TobyBaril / EarlGrey

Earl Grey: A fully automated TE curation and annotation pipeline
Other
139 stars 20 forks source link

Merged the output of earlgreylibconstruct #148

Closed sherlock0088 closed 1 month ago

sherlock0088 commented 1 month ago

Hi,

I have finished running Earllgreylibconstruct for each chromosome. My next question is how to merge the output and run the following step. Cat the .families.fa.strained files together?

Best, Yupeng

TobyBaril commented 1 month ago

Hi Yupeng,

There are a few ways you can do this.
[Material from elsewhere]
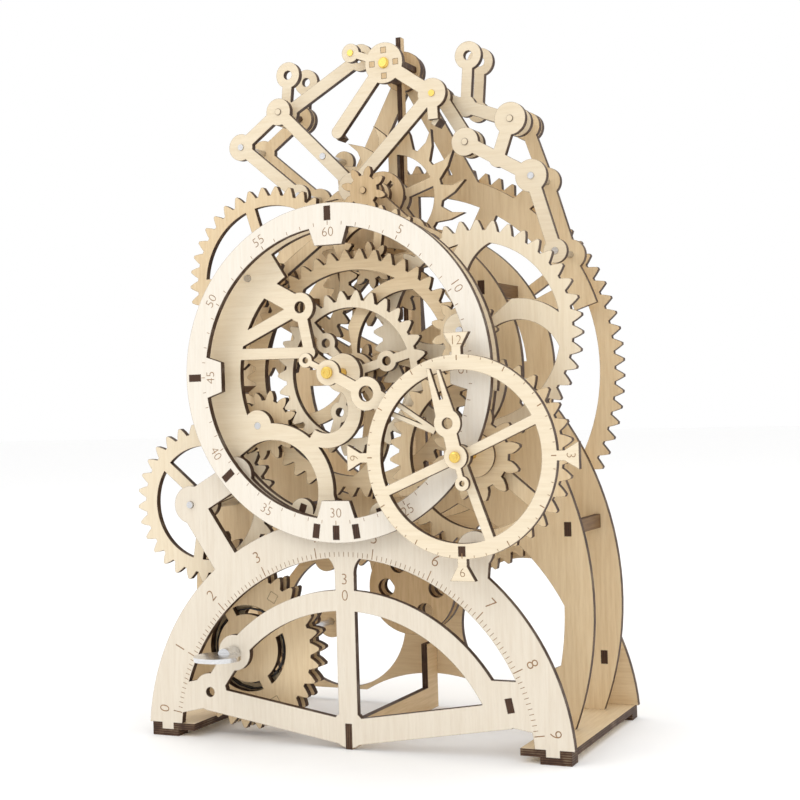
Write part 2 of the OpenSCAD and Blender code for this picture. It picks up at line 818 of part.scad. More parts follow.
// Thick-toothed finger wheel that sets the hour hand
module hour_setting_wheel() {
    n = 12;
    color("#dcbd89") {
        sheet(y_train) difference() {
            gear(hour, n, 2.9, 10);
            spot(hour, pin_r);
            for (i = [0 : 3]) tab(polar(hour, 6, 45 + 90 * i), 45 + 90 * i, 3, 3, slot_fit);
        }
        sheet(y_train - 1.5, y_hour_gear + ply - y_train + 1.5) for (i = [0 : 3])
            tab(polar(hour, 6, 45 + 90 * i), 45 + 90 * i, 3, 3);
        sheet(y_train - 3, 1.5) band(hour, 9.5, pin_r);
    }
}
module hour_arbor() {
    color("#d8a93a") shaft(hour, pin_r, y_hour_hand - 2.2, y_mid + ply + 1);
}
module hour_hand() {
    a = 103;
    c = hour;
    eye = polar(c, 14, a);
    color("#efe0bf") sheet(y_hour_hand, 2) difference() {
        union() {
            link(c, eye, 6, 5, 5.8);
            link(c, polar(c, 11, a + 180), 2.4, 3, 3);
            polygon([
                polar(c, 15, a - 17),
                polar(c, hour_hand_l - 2, a - 3.4),
                polar(c, hour_hand_l, a + 5),
                polar(c, 15, a + 17)
            ]);
        }
        spot(eye, 2.3);
        spot(polar(c, 11, a + 180), 1.1);
        polygon([
            polar(c, 24, a - 2),
            polar(c, hour_hand_l + 2, a - 1.2),
            polar(c, hour_hand_l + 2, a + 3),
            polar(c, 24, a + 2)
        ]);
        spot(c, pin_r);
    }
}
module upper_wheel() {
    color("#e8d0a3") sheet(y_upper) difference() {
        union() {
            rim(upper, n_upper, m_upper, 0, 4.6);
            spokes(upper, 35, 5, 5, 35);
            spot(upper, 9);
        }
        spot(upper, pin_r);
        for (i = [0 : 3]) tab(polar(upper, 5.8, 45 + 90 * i), 45 + 90 * i, 3, 3, slot_fit);
    }
}
module upper_pinion() {
    color("#cfae7a") {
        sheet(y_great) difference() {
            gear(upper, n_upper_pin, tooth_m, p_upper_pin);
            spot(upper, pin_r);
        }
        sheet(y_great + ply, y_upper - y_great - ply) band(upper, 4, pin_r);
        sheet(y_upper, 7) for (i = [0 : 3]) tab(polar(upper, 5.8, 45 + 90 * i), 45 + 90 * i, 3, 3);
        sheet(y_upper + 7, ply) band(upper, 9, pin_r);
    }
}
module upper_arbor() {
    color("#b9bcc0") shaft(upper, pin_r, y_train - 1.2, y_mid + ply + 1);
}
module third_wheel() {
    color("#dcbd89") {
        sheet(y_third) difference() {
            union() {
                rim(third, n_third, tooth_m, 0, 4);
                spokes(third, 20, 4, 5, 10);
                spot(third, 6);
            }
            spot(third, pin_r);
        }
        sheet(y_upper) difference() {
            gear(third, n_third_pin, m_upper, p_third_pin);
            spot(third, pin_r);
        }
        sheet(y_upper + ply, y_third - y_upper - ply) band(third, 4, pin_r);
    }
}
module third_arbor() {
    color("#b9bcc0") shaft(third, pin_r, y_upper - 1, y_bridge + ply + 1);
}
module escape_wheel() {
    color("#e2c797") sheet(y_escape) difference() {
        union() {
            translate(escape) polygon([for (i = [0 : n_escape - 1]) let (a = 360 * i / n_escape)
                for (q = [[escape_r - 12, a - 7], [escape_r - 6, a + 1], [escape_r, a + 9.5],
                    [escape_r - 6.5, a + 7.5], [escape_r - 12, a + 11]]) polar([0, 0], q[0], q[1])]);
            spot(escape, 6);
        }
        difference() {
            spot(escape, escape_r - 16);
            spokes(escape, escape_r, 4.5, 5, 18);
            spot(escape, 8);
        }
        spot(escape, pin_r);
    }
}
module escape_arbor() {
    color("#b9bcc0") shaft(escape, pin_r, y_third - 1, y_escape + ply + 0.4);
    color("#cfae7a") {
        sheet(y_third) difference() {
            gear(escape, n_escape_pin, tooth_m, p_escape_pin);
            spot(escape, pin_r);
        }
        sheet(y_bridge + ply + 0.5, 2.5) difference() {
            spot(escape, 11);
            for (i = [0 : 3]) tab(polar(escape, 5.4, 45 + 90 * i), 45 + 90 * i, 2.4, 5);
        }
        sheet(y_bridge + ply + 3, y_escape - y_bridge - ply - 3) for (i = [0 : 3])
            spot(polar(escape, 5, 90 * i), 1.5);
    }
}
module rear_drive() {
    color("#b9bcc0") shaft(rear, pin_r, drum_y + drum_t - 1, y_back + ply);
    color("#cfae7a") for (y = [drum_y + drum_t, y_big]) sheet(y) difference() {
        gear(rear, n_rear_pin, tooth_m, p_rear);
        spot(rear, pin_r);
    }
}
module big_wheel() {
    color("#d6b47e") sheet(y_big) difference() {
        union() {
            rim(big, n_big, tooth_m, p_big, 7);
            spokes(big, 92, 5, 6, 33);
            spot(big, 12);
        }
        spot(big, pin_r);
    }
}
module big_arbor() {
    color("#b9bcc0") shaft(big, pin_r, y_rear, y_back + ply);
}

// ---------- pendulum ----------
module pendulum_anchor() {
    color("#ecd9b2") {
        sheet(y_arm) difference() {
            union() {
                spot(axle, 9.5);
                bar(axle, pallet_l + [-1, 2], link_w);
                spot(pallet_l + [-1, 2], 3.05);
                link(axle, j_left_tip, 3.4, 4, 4.4);
                link(axle, j_arm, link_w, 4, 6.9);
                bar(j_arm, pallet_r + [0, 3], link_w - 1);
                link(j_arm, j_low, link_w, 4, 7);
            }
            spot(axle, tube_r);
            for (c = [j_arm, j_left_tip, j_low]) spot(c, pin_r);
            for (i = [0 : 3]) tab(polar(axle, 6, 90 * i), 90 * i, 2.6, 2.6, slot_fit);
        }
        // Pallet blocks that reach back into the plane of the escape wheel
        for (c = [pallet_l, pallet_r]) sheet(y_arm + ply - 1, y_escape + ply - y_arm - ply + 1) {
            d = c - escape;
            translate(c) rotate(atan2(d[1], d[0])) square([4, 2.5]);
        }
    }
}
module hub_bars() {
    color("#a9824f") {
        for (i = [0 : 3]) sheet(y_arm, (i % 2 == 0 ? y_hub_back : y_rod) - y_arm)
            tab(polar(axle, 6, 90 * i), 90 * i, 2.6, 2.6);
        sheet(y_hub_back) difference() {
            spot(axle, 9.5);
            spot(axle, tube_r);
        }
    }
}
module pendulum_axle() {
    color("#d8a93a") {
        shaft(axle, tube_r, y_arm - 1.5, y_rod);
        shaft(axle, tube_r, y_hub_back, y_rear + ply + 0.8);
        shaft(j_arm, pin_r, y_arm - 0.5, y_link3 + ply + 0.4);
        shaft(j_left_tip, pin_r, y_arm - 0.5, y_link2 + ply + 0.3);
        shaft(j_low, pin_r, y_arm - 0.5, y_arm + ply + 0.3);
    }
}
module pendulum_rod() {
    color("#b9935c") translate([axle[0] - 1.25, y_rod, axle[1] - rod_l]) cube([2.5, rod_t, rod_l + 15.5]);
}
module pendulum_bob() {
    c = [axle[0], axle[1] - rod_l];
    color("#c9a468") for (y = [y_rod - ply, y_rod + rod_t]) sheet(y) difference() {
        spot(c, bob_r);
        for (i = [0 : 5]) spot(polar(c, 13, 60 * i), 4.2);
    }
}

// ---------- crown linkage ----------
// Slot that lets a pin slide a little along a lever
module slide(pivot, pin) {
    d = pin - pivot;
    e = 1.2 * d / norm(d);
    link(pin - e, pin + e, 2 * (pin_r + loose_fit), pin_r + loose_fit, pin_r + loose_fit);
}
module left_lever() {
    color("#f2e6c8") {
        sheet(y_link2) difference() {
            union() {
                link(j_left, j_left_tip, link_w, disc_r, 6.4);
                link(j_left, j_left_ring, link_w - 1, 4, 6.3);
            }
            spot(j_left, pin_r);
            spot(j_left_ring, 2.2);
            slide(j_left, j_left_tip);
        }
        sheet(y_back_links) difference() {
            link(j_left, j_left_ring, link_w - 1, disc_r, 6.3);
            spot(j_left, pin_r);
            spot(j_left_ring, 2.2);
        }
        shaft(j_left, pin_r, y_link1 - 0.5, y_back_links + ply);
    }
}
module right_lever() {
    color("#f2e6c8") {
        sheet(y_link2) difference() {
            link(j_bend, j_arm, link_w, disc_r, 5);
            spot(j_bend, pin_r);
            slide(j_bend, j_arm);
        }
        shaft(j_bend, pin_r, y_link1 - 0.5, y_link2 + ply + 0.3);
    }
}
module ring_lever() {
    color("#f2e6c8") {
        sheet(y_link3) difference() {
            union() {
                link(j_right_end, j_elbow, link_w, disc_r, 5);
                link(j_elbow, j_right_ring, link_w - 1, 5, disc_r);
                link(j_elbow, j_arm, link_w, 4, 4.6);
            }
            spot(j_right_end, pin_r);
            spot(j_right_ring, 2.2);
            slide(j_right_end, j_arm);
        }
        sheet(y_back_links) difference() {
            union() {
                link(j_right_end, j_elbow, link_w - 1, disc_r, 5);
                link(j_elbow, j_right_ring, link_w - 1, 4, disc_r);
            }
            spot(j_right_end, pin_r);
            spot(j_right_ring, 2.2);
        }
        shaft(j_right_end, pin_r, y_link1 - 0.5, y_back_links + ply);
    }
}

front_plate();
minute_ring();
hour_ring();
train_plate();
mid_plate();
bridge_plate();
rear_plate();
back_plate();
base_boards();
foot_pads();
centre_beam();
front_ties();
train_ties();
frame_ties();
bridge_posts();
left_gallows();
right_gallows();
link_posts();
idler_stud();
barrel_front_gear();
barrel_drum();
barrel_rear_gear();
mainspring();
barrel_arbor();
winding_key();
ratchet_wheel();
click();
left_wheel();
left_arbor();
idler_gear();
centre_gear();
centre_great_wheel();
centre_pinion();
centre_tube();
minute_hand();
right_wheel();
right_pinion();
right_arbor();
hour_gear();
hour_setting_wheel();
hour_arbor();
hour_hand();
upper_wheel();
upper_pinion();
upper_arbor();
third_wheel();
third_arbor();
escape_wheel();
escape_arbor();
rear_drive();
big_wheel();
big_arbor();
pendulum_anchor();
hub_bars();
pendulum_axle();
pendulum_rod();
pendulum_bob();
left_lever();
right_lever();
ring_lever();
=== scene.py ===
"""Looks of a laser-cut plywood clock kit: ply faces, scorched edges, engraved dials, pins and light."""
import json
import math

import bpy
import numpy as np
from mathutils import Matrix, Vector


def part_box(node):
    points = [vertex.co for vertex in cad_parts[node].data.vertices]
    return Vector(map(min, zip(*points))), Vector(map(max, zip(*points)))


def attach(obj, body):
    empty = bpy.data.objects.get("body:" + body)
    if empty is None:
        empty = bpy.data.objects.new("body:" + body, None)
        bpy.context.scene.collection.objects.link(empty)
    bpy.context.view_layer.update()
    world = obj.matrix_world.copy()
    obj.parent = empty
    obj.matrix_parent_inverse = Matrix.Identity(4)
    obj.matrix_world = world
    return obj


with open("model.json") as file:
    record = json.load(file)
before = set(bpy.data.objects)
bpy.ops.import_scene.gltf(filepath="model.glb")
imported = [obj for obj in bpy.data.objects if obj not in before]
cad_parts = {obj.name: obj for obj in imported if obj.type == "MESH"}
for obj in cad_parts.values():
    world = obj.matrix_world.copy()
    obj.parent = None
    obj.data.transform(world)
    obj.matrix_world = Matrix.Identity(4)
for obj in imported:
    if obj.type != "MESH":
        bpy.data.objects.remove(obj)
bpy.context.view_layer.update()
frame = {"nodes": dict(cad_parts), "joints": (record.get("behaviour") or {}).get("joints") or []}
nodes = frame["nodes"]
MM = 0.001
MARK_SLOT = "tie_ply"
MARK_HALF = 0.00004


# ---------- where things are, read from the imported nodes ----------
def middle(node):
    """Middle of a node's box, in metres."""
    low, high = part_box(node)
    return (low + high) / 2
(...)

The simplest is to cat the libraries into a single file and then merge the sequences using cd-hit with the wicker family definition:

cat *.fa > merged_libraries.fa
cd-hit-est -d 0 -aS 0.8 -c 0.8 -G 0 -g 1 -b 500 -r 1 -i merged_libraries.fa -o merged_libraries.clstrd.fa

There are some caveats to this though, such as the appearance of chimeric consensus sequences in some cases. Other methods involved network analysis following aligning each TE consensus to every other TE consensus and deciding on appropriate cutoffs based on alignment scores over lengths etc. I would recommend having a deeper look into the available options before choosing!